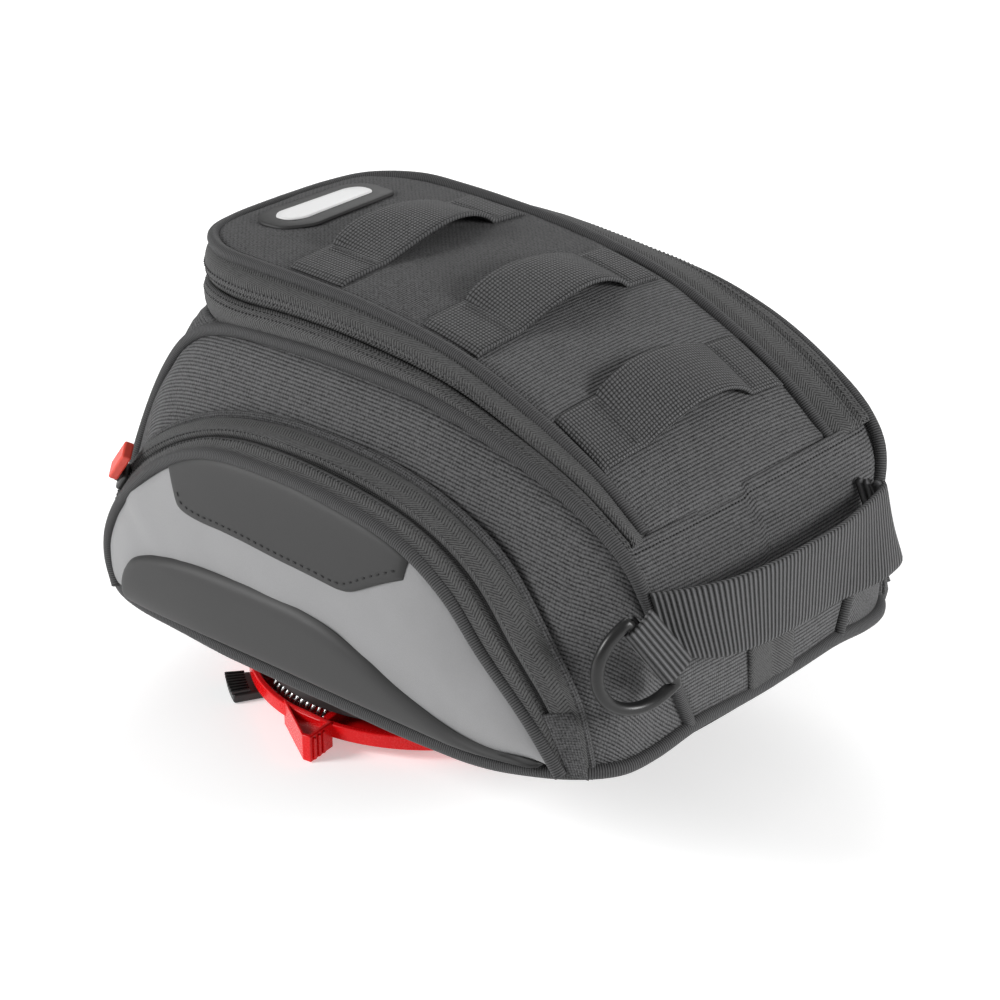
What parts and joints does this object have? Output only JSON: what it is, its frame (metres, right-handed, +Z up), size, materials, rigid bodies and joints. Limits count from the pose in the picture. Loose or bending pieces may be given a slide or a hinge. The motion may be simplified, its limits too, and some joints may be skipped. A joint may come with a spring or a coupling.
{
  "type": "motorcycle tank bag",
  "caption": "Lidded motorcycle tank bag with side pockets, webbing loops, a front grab handle and a spring-loaded quick-release lock ring underneath.",
  "frame": {"origin": "centre of the overall box, on the surface that the lock ring stands on", "axes": "+X towards the front, the low end with the grab handle; +Z up; the bag is symmetric about Y = 0 apart from the lock ring's tabs and one D ring"},
  "size_m": [0.2787, 0.2182, 0.1871],
  "materials": {
    "ripstop": "dark grey ripstop nylon, matt",
    "weave": "dark grey plain weave, matt",
    "zip_tape": "black herringbone tape, matt",
    "webbing": "ribbed nylon webbing, matt",
    "piping": "ribbed bias tape over a cord, matt",
    "moulded_rubber": "matt moulded rubber",
    "reflective": "grey reflective film on fabric, soft sheen",
    "badge": "light grey moulded plate on a dark base",
    "foam": "closed-cell foam",
    "board": "stiffener board",
    "black_plastic": "black glass-filled plastic",
    "red_plastic": "gloss red plastic",
    "red_rubber": "semi-gloss red moulded pull",
    "zip_metal": "black coated slider",
    "black_wire": "satin black wire",
    "steel": "bright steel"
  },
  "bodies": {
    "bag": {"side_panel_left": "ripstop", "side_panel_right": "ripstop", "front_panel": "ripstop", "pocket_end_tab_left": "ripstop", "pocket_end_tab_right": "ripstop", "rear_panel": "weave", "base_panel": "weave", "base_piping": "piping", "side_piping_left": "piping", "side_piping_right": "piping", "body_zip_tape": "zip_tape", "pocket_inner_tape_left": "zip_tape", "pocket_inner_tape_right": "zip_tape", "front_tape": "webbing", "d_ring_loop_left": "webbing", "base_board": "board", "lock_base": "black_plastic", "lock_spacer": "black_plastic", "main_slider": "zip_metal", "lock_screw_1": "steel", "lock_screw_2": "steel", "lock_screw_3": "steel", "lock_screw_4": "steel", "lock_backing_plate": "steel"},
    "lid": {"lid_panel": "weave", "lid_foam": "foam", "lid_piping": "piping", "lid_zip_tape": "zip_tape", "lid_strap_front": "webbing", "lid_strap_middle": "webbing", "lid_strap_rear": "webbing", "lid_badge": "badge"},
    "lock_ring": {"lock_ring": "red_plastic", "lock_spring": "steel"},
    "grab_handle": {"grab_handle": "webbing"},
    "d_ring": {"d_ring_left": "black_wire"},
    "pocket_cover_left": {"pocket_outer_tape_left": "zip_tape", "pocket_piping_left": "piping", "pocket_face_left": "reflective", "pocket_guard_left": "moulded_rubber", "pocket_patch_left": "moulded_rubber", "pocket_left_slider": "zip_metal"},
    "pocket_cover_right": {"pocket_outer_tape_right": "zip_tape", "pocket_piping_right": "piping", "pocket_face_right": "reflective", "pocket_guard_right": "moulded_rubber", "pocket_patch_right": "moulded_rubber", "pocket_right_slider": "zip_metal"},
    "pocket_pull_left": {"pocket_left_pull": "red_rubber"},
    "pocket_pull_right": {"pocket_right_pull": "red_rubber"},
    "main_pull": {"main_pull": "red_rubber"}
  },
  "joints": [
    {"name": "lid_hinge", "type": "hinge", "parent": "bag", "child": "lid", "pos_m": [0.1075, 0, 0.1235], "axis": [0, 1, 0], "range_deg": [0, 100]},
    {"name": "lock_release", "type": "hinge", "parent": "bag", "child": "lock_ring", "pos_m": [-0.036, 0, 0], "axis": [0, 0, 1], "range_deg": [-10, 0], "stiffness_Nm_per_rad": 0.6, "springref_deg": 20.05, "deforming": ["lock_spring"]},
    {"name": "handle_flip", "type": "hinge", "parent": "bag", "child": "grab_handle", "pos_m": [0.1215, 0, 0.097], "axis": [0, 1, 0], "range_deg": [-12, 15]},
    {"name": "d_ring_swing", "type": "hinge", "parent": "bag", "child": "d_ring", "pos_m": [0.126, -0.0725, 0.092], "axis": [0.093, 0.434, -0.8961], "range_deg": [-90, 0]},
    {"name": "pocket_left_open", "type": "hinge", "parent": "bag", "child": "pocket_cover_left", "pos_m": [0, -0.0965, 0.049], "axis": [1, 0, 0], "range_deg": [0, 35]},
    {"name": "pocket_right_open", "type": "hinge", "parent": "bag", "child": "pocket_cover_right", "pos_m": [0, 0.0965, 0.049], "axis": [1, 0, 0], "range_deg": [-35, 0]},
    {"name": "pocket_left_pull_swing", "type": "hinge", "parent": "pocket_cover_left", "child": "pocket_pull_left", "pos_m": [-0.10095, -0.09699, 0.09622], "axis": [0.5692, -0.6875, -0.4509], "range_deg": [0, 120]},
    {"name": "pocket_right_pull_swing", "type": "hinge", "parent": "pocket_cover_right", "child": "pocket_pull_right", "pos_m": [-0.10095, 0.09699, 0.09622], "axis": [-0.5692, -0.6875, 0.4509], "range_deg": [0, 120]},
    {"name": "main_pull_swing", "type": "hinge", "parent": "bag", "child": "main_pull", "pos_m": [-0.1188, 0, 0.16], "axis": [0, 0, 1], "range_deg": [0, 120]}
  ]
}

-=-=-=-=-

CHALLENGE. Return the whole listing exactly, with every line included.

TASK RESPONSE.
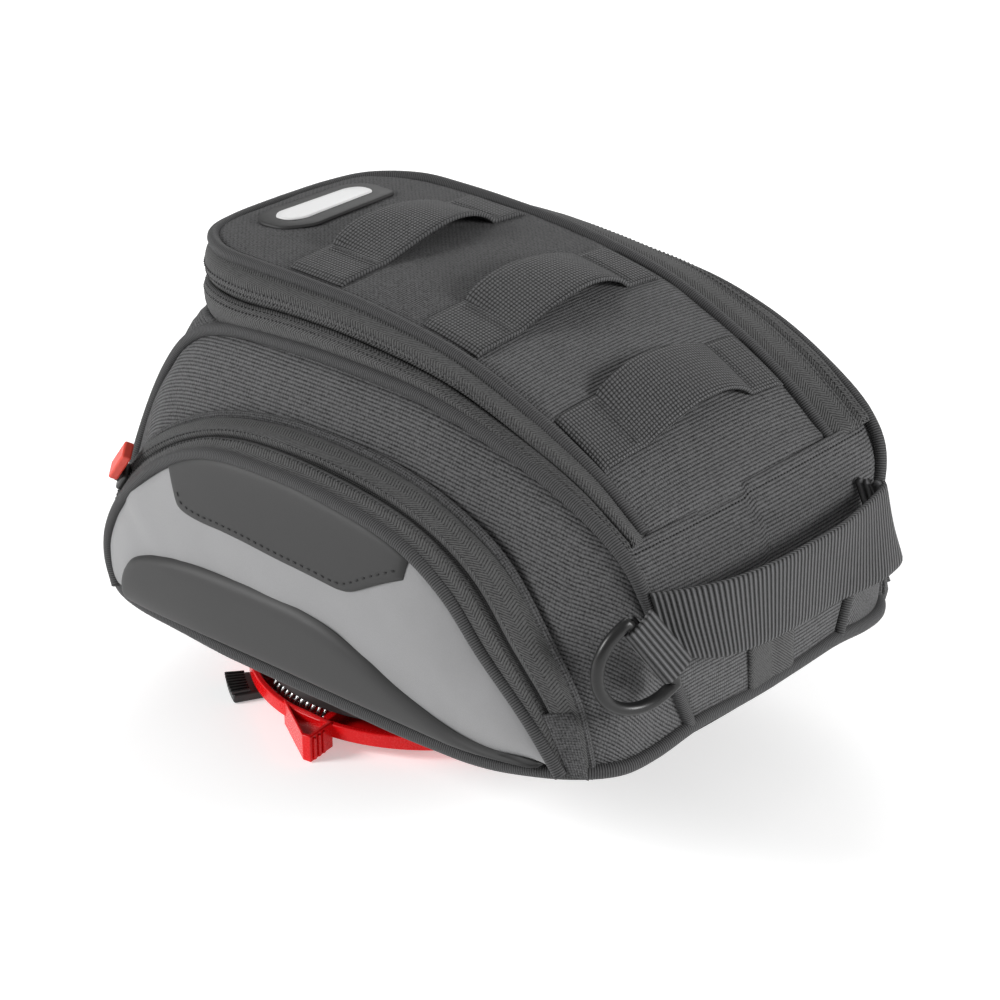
What parts and joints does this object have? Output only JSON: what it is, its frame (metres, right-handed, +Z up), size, materials, rigid bodies and joints. Limits count from the pose in the picture. Loose or bending pieces may be given a slide or a hinge. The motion may be simplified, its limits too, and some joints may be skipped. A joint may come with a spring or a coupling.
{
  "type": "motorcycle tank bag",
  "caption": "Lidded motorcycle tank bag with side pockets, webbing loops, a front grab handle and a spring-loaded quick-release lock ring underneath.",
  "frame": {"origin": "centre of the overall box, on the surface that the lock ring stands on", "axes": "+X towards the front, the low end with the grab handle; +Z up; the bag is symmetric about Y = 0 apart from the lock ring's tabs and one D ring"},
  "size_m": [0.2787, 0.2182, 0.1871],
  "materials": {
    "ripstop": "dark grey ripstop nylon, matt",
    "weave": "dark grey plain weave, matt",
    "zip_tape": "black herringbone tape, matt",
    "webbing": "ribbed nylon webbing, matt",
    "piping": "ribbed bias tape over a cord, matt",
    "moulded_rubber": "matt moulded rubber",
    "reflective": "grey reflective film on fabric, soft sheen",
    "badge": "light grey moulded plate on a dark base",
    "foam": "closed-cell foam",
    "board": "stiffener board",
    "black_plastic": "black glass-filled plastic",
    "red_plastic": "gloss red plastic",
    "red_rubber": "semi-gloss red moulded pull",
    "zip_metal": "black coated slider",
    "black_wire": "satin black wire",
    "steel": "bright steel"
  },
  "bodies": {
    "bag": {"side_panel_left": "ripstop", "side_panel_right": "ripstop", "front_panel": "ripstop", "pocket_end_tab_left": "ripstop", "pocket_end_tab_right": "ripstop", "rear_panel": "weave", "base_panel": "weave", "base_piping": "piping", "side_piping_left": "piping", "side_piping_right": "piping", "body_zip_tape": "zip_tape", "pocket_inner_tape_left": "zip_tape", "pocket_inner_tape_right": "zip_tape", "front_tape": "webbing", "d_ring_loop_left": "webbing", "base_board": "board", "lock_base": "black_plastic", "lock_spacer": "black_plastic", "main_slider": "zip_metal", "lock_screw_1": "steel", "lock_screw_2": "steel", "lock_screw_3": "steel", "lock_screw_4": "steel", "lock_backing_plate": "steel"},
    "lid": {"lid_panel": "weave", "lid_foam": "foam", "lid_piping": "piping", "lid_zip_tape": "zip_tape", "lid_strap_front": "webbing", "lid_strap_middle": "webbing", "lid_strap_rear": "webbing", "lid_badge": "badge"},
    "lock_ring": {"lock_ring": "red_plastic", "lock_spring": "steel"},
    "grab_handle": {"grab_handle": "webbing"},
    "d_ring": {"d_ring_left": "black_wire"},
    "pocket_cover_left": {"pocket_outer_tape_left": "zip_tape", "pocket_piping_left": "piping", "pocket_face_left": "reflective", "pocket_guard_left": "moulded_rubber", "pocket_patch_left": "moulded_rubber", "pocket_left_slider": "zip_metal"},
    "pocket_cover_right": {"pocket_outer_tape_right": "zip_tape", "pocket_piping_right": "piping", "pocket_face_right": "reflective", "pocket_guard_right": "moulded_rubber", "pocket_patch_right": "moulded_rubber", "pocket_right_slider": "zip_metal"},
    "pocket_pull_left": {"pocket_left_pull": "red_rubber"},
    "pocket_pull_right": {"pocket_right_pull": "red_rubber"},
    "main_pull": {"main_pull": "red_rubber"}
  },
  "joints": [
    {"name": "lid_hinge", "type": "hinge", "parent": "bag", "child": "lid", "pos_m": [0.1075, 0, 0.1235], "axis": [0, 1, 0], "range_deg": [0, 100]},
    {"name": "lock_release", "type": "hinge", "parent": "bag", "child": "lock_ring", "pos_m": [-0.036, 0, 0], "axis": [0, 0, 1], "range_deg": [-10, 0], "stiffness_Nm_per_rad": 0.6, "springref_deg": 20.05, "deforming": ["lock_spring"]},
    {"name": "handle_flip", "type": "hinge", "parent": "bag", "child": "grab_handle", "pos_m": [0.1215, 0, 0.097], "axis": [0, 1, 0], "range_deg": [-12, 15]},
    {"name": "d_ring_swing", "type": "hinge", "parent": "bag", "child": "d_ring", "pos_m": [0.126, -0.0725, 0.092], "axis": [0.093, 0.434, -0.8961], "range_deg": [-90, 0]},
    {"name": "pocket_left_open", "type": "hinge", "parent": "bag", "child": "pocket_cover_left", "pos_m": [0, -0.0965, 0.049], "axis": [1, 0, 0], "range_deg": [0, 35]},
    {"name": "pocket_right_open", "type": "hinge", "parent": "bag", "child": "pocket_cover_right", "pos_m": [0, 0.0965, 0.049], "axis": [1, 0, 0], "range_deg": [-35, 0]},
    {"name": "pocket_left_pull_swing", "type": "hinge", "parent": "pocket_cover_left", "child": "pocket_pull_left", "pos_m": [-0.10095, -0.09699, 0.09622], "axis": [0.5692, -0.6875, -0.4509], "range_deg": [0, 120]},
    {"name": "pocket_right_pull_swing", "type": "hinge", "parent": "pocket_cover_right", "child": "pocket_pull_right", "pos_m": [-0.10095, 0.09699, 0.09622], "axis": [-0.5692, -0.6875, 0.4509], "range_deg": [0, 120]},
    {"name": "main_pull_swing", "type": "hinge", "parent": "bag", "child": "main_pull", "pos_m": [-0.1188, 0, 0.16], "axis": [0, 0, 1], "range_deg": [0, 120]}
  ]
}